*PROBLEM TO WORK ON*
Starting with the first line and ending with the line that holds "import Sketcher", repeat the material exactly.

*SOURCE MATERIAL*
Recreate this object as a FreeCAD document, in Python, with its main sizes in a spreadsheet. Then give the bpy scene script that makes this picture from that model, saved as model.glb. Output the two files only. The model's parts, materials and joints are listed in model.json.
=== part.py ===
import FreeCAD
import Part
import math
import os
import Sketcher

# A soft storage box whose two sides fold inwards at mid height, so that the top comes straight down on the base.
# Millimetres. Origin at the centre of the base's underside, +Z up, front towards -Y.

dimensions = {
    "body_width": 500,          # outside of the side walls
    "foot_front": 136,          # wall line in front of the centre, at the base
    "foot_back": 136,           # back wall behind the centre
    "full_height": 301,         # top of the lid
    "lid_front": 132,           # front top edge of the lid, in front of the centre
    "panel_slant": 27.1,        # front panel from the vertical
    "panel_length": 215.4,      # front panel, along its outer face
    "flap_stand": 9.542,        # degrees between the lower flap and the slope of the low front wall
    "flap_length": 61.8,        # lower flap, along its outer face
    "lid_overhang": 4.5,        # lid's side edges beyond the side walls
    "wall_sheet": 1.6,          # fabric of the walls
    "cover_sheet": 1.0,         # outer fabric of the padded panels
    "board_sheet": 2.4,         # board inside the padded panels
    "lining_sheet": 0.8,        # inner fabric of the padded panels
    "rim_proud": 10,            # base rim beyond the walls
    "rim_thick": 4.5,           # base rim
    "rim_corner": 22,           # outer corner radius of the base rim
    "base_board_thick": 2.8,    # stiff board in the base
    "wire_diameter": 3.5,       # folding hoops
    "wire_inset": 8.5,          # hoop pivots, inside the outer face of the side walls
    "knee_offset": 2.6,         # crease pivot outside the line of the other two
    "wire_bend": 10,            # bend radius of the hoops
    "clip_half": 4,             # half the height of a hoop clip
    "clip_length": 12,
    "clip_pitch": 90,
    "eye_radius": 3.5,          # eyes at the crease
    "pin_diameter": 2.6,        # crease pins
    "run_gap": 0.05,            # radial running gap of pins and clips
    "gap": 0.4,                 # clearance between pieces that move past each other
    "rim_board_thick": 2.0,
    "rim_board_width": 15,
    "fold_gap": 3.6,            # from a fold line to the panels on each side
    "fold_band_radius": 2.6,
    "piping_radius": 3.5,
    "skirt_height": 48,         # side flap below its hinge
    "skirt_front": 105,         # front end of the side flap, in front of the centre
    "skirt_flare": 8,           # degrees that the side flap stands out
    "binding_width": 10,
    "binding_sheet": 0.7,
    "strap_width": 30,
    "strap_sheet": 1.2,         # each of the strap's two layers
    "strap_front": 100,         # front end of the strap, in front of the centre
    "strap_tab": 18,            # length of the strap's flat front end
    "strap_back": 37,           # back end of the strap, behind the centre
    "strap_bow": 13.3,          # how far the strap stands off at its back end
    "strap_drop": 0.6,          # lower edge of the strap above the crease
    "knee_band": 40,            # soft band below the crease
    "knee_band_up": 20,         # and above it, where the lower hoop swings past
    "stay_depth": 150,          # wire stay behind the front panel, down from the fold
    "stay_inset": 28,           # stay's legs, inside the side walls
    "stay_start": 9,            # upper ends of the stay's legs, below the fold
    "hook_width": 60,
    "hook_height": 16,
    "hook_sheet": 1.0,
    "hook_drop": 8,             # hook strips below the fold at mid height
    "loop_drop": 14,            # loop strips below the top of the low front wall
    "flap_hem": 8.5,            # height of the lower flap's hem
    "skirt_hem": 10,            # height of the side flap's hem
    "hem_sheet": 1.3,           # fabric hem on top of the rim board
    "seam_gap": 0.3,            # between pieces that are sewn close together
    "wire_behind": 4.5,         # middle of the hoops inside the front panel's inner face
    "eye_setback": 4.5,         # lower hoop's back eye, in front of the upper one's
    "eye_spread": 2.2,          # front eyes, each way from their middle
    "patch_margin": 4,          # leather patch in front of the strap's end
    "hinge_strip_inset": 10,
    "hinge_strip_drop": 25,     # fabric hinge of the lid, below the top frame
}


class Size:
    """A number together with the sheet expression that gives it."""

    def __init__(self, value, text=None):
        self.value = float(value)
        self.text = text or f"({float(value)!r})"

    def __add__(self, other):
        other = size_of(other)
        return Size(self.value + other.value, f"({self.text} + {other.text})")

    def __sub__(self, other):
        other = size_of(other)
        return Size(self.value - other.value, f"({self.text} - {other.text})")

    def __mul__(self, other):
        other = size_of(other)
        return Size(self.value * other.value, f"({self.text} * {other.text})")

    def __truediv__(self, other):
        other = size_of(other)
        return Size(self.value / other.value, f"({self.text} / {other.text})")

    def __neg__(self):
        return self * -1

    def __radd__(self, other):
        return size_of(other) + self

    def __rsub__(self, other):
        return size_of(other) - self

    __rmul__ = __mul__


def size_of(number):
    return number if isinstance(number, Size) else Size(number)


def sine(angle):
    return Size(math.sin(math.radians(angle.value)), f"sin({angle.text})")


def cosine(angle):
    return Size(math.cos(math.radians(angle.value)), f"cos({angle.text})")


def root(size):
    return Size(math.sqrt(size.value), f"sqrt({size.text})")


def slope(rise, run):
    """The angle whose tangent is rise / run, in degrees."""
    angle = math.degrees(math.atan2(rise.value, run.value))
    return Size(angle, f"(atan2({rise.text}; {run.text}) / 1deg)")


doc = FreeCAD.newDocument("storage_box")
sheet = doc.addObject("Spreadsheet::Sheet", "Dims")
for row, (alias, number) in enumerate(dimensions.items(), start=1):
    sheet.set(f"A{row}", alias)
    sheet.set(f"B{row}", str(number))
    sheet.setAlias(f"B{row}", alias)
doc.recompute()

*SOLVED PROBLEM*
Recreate this object as a FreeCAD document, in Python, with its main sizes in a spreadsheet. Then give the bpy scene script that makes this picture from that model, saved as model.glb. Output the two files only. The model's parts, materials and joints are listed in model.json.
=== part.py ===
import FreeCAD
import Part
import math
import os
import Sketcher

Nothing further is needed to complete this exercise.